Town in Fife, Scotland

Ballingry (/bəˈlɪŋgəri/ or locally /bəˈlɪŋəri/ or (older) /bɪŋəri/); Ballingry, Bingry, Baile Iongrach) is a town in Fife, Scotland. It is near the boundary with Perth and Kinross, north of Lochgelly. It has an estimated population of in . The once separate villages of Ballingry, Lochore, Crosshill, and Glencraig are now somewhat joined together as the part of the Benarty area. Ballingry, along with its neighbour Lochgelly, is one of Fife's 'regeneration areas' and is classed as in need of regeneration economically and socially.

==History==
In 1160 the Parish of Ballingry and Auchterderran belonged to the Barony of Lochore. A church was built in the area to attend to the needs of the people. In 1561 Peter Watson was sent to minister to the people of Ballingry.

Rev Jamie obtained most facts from old Kirk Session Records, fourteen volumes in various sizes were discovered. These minutes go back to 1669. It is believed that Ballingry is one of the oldest Parishes in Scotland. The present church building dates from 1831.

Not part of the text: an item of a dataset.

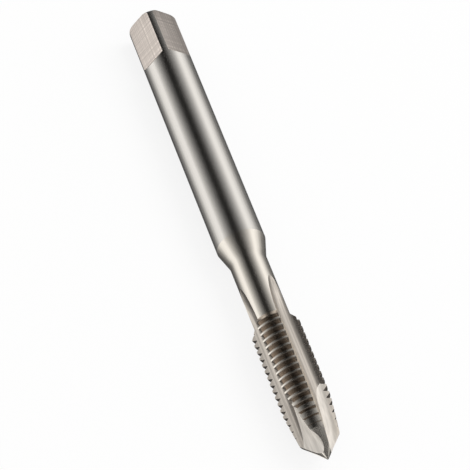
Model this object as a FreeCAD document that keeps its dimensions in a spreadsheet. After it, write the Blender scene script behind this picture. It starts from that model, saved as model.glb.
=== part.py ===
import FreeCAD, Part
import math
import os
import re
import Sketcher

V = FreeCAD.Vector

# A machine tap with a reduced neck, three straight flutes and a spiral point.
# It is drawn along its own Z axis, from the drive end at zero up to the point.
# Its placement lays it on the floor, with the point along +X. It rests on its
# shank and on one land of its thread.
DIMS = [
    ("shank_dia", 8.0, "ground shank"),
    ("shank_length", 48.3, "drive end to the neck cone"),
    ("neck_dia", 6.0, "reduced neck"),
    ("neck_cone_length", 3.5, "cone between shank and neck"),
    ("neck_length", 12.0, "neck, between the two cones"),
    ("drive_edge_radius", 0.75, "rounded edge of the drive end"),
    ("square_across_flats", 6.3, "driving square"),
    ("square_length", 9.25, "driving flats, without their runout"),
    ("square_runout_deg", 40.0, "slope of the runout into the shank"),
    ("square_turn_deg", 67.0, "turn of the first flat about the axis"),
    ("centre_dia", 3.35, "mouth of the centre hole"),
    ("centre_angle_deg", 60.0, "cone of the centre hole"),
    ("pilot_dia", 1.6, "pilot of the centre hole"),
    ("pilot_depth", 3.5, "end face to the bottom of the pilot"),
    ("thread_dia", 8.0, "thread over its crests"),
    ("thread_pitch", 1.25, "coarse thread, right hand"),
    ("thread_length", 24.84, "back end of the full thread to the tip"),
    ("thread_back_cone", 1.36, "length of the cone behind the thread"),
    ("thread_depth", 0.77, "crest to root"),
    ("crest_flat", 0.156, "width of a crest"),
    ("flank_angle_deg", 60.0, "angle between two flanks"),
    ("thread_turn_deg", -49.3, "turn of the thread about the axis"),
    ("lead_length", 6.3, "tapered lead in front of the full thread"),
    ("lead_small_dia", 6.46, "small end of the lead"),
    ("point_length", 4.0, "male centre in front of the lead"),
    ("point_flat_dia", 0.24, "flat on the very tip"),
    ("core_dia", 4.2, "web left between the flutes"),
    ("flute_radius", 2.1, "hollow of a flute"),
    ("flute_offset", 0.08, "hollow of a flute beside its middle, towards the cutting edge"),
    ("flute_open_deg", 45.4, "slope of its side away from the cutting edge"),
    ("flute_turn_deg", -22.3, "turn of the first flute about the axis"),
    ("cutting_edge_deg", 30.7, "middle of a flute to its cutting edge"),
    ("rake_deg", 8.0, "hook of the cutting face"),
    ("flute_length", 24.9, "flute at its full depth, from the tip"),
    ("flute_wheel_radius", 40.0, "wheel that leaves the flute's runout"),
    ("gun_length", 12.9, "start of the spiral point, from the tip"),
    ("gun_radius", 1.26, "hollow of the spiral point"),
    ("gun_face", 0.19, "straight part of its cutting face at the start"),
    ("gun_lean_deg", 3.4, "lean of the spiral point under the cutting edge"),
    ("gun_sink_deg", 10.9, "lean of the spiral point towards the axis"),
    ("gun_open_deg", 49.0, "slope of its side away from the cutting edge"),
    ("reach", 3.0, "how far cutting profiles reach past the blank"),
]
FLUTE_COUNT = 3
FLAT_COUNT = 4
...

Following World War II, plans went into effect to create a settlement to house the population drawn to this part of Fife by the opportunities created by what was then an expanding coal industry.

===Toponymy===
The name Ballingry may come from the Scottish Gaelic baile iongrach, meaning "oozing estate", possibly from the springs on the slopes above the town.\It may also be 'the village of Jesus (or, the church') or something similar, in that the name is a combination of the Gaelic 'Ball', or village, and 'INRI' for 'Jesus'.

==Schools==
It has a large primary school, Benarty Primary School, as well as a smaller Roman Catholic primary school, St Kenneth's, one of seven feeder schools to St. Columba's Roman Catholic High School in Dunfermline.

==Facilities==
Opened in October 2012 to replace a number of facilities in Ballingry, Lochore and Crosshill, the Benarty Centre houses contains Fife Council offices, a library, childcare and catering facilities, a computer suite, gym, meeting room and café. Ballingry is also located very close to Lochore Meadows Country Park which includes the loch itself, as well as a large park for children, a canoe club and a 9-hole golf course. The village had its own junior football team, Ballingry Rovers FC which dissolved in late 2014 after 62 years, they played as part of the East Region Junior League.

The village has four shops, a chemist, two pubs (The Craigie and the Cleik), a bookmakers, Chinese and Indian takeaways and two chip shops.

==Transport==
Stagecoach operates the 19 service between Ballingry and Rosyth which runs through Lochore, Crosshill, Glencraig, Lochgelly, Lumphinans, Cowdenbeath, Hill of Beath, Crossgates, Halbeath and Dunfermline, operating at up to every ten minutes on week days and Saturdays. The 34 service runs between Ballingry and Kirkcaldy.The 81 service operates hourly between Queen Margaret Hospital in Dunfermline and Glenrothes, with stops in between in Cowdenbeath and Ballingry.

The nearest railway station is Lochgelly, with services to Dunfermline, Edinburgh, Kinghorn, Burntisland, Glenrothes and Kirkcaldy.

== Notable people ==

- Singer-songwriter and filmmaker Richard Jobson
- Footballer Doug Rougvie
- Rock’n’Roll/Punk band Paris Street Rebels
- Michael Nardone
- John George, a miner who became a Unionist MP.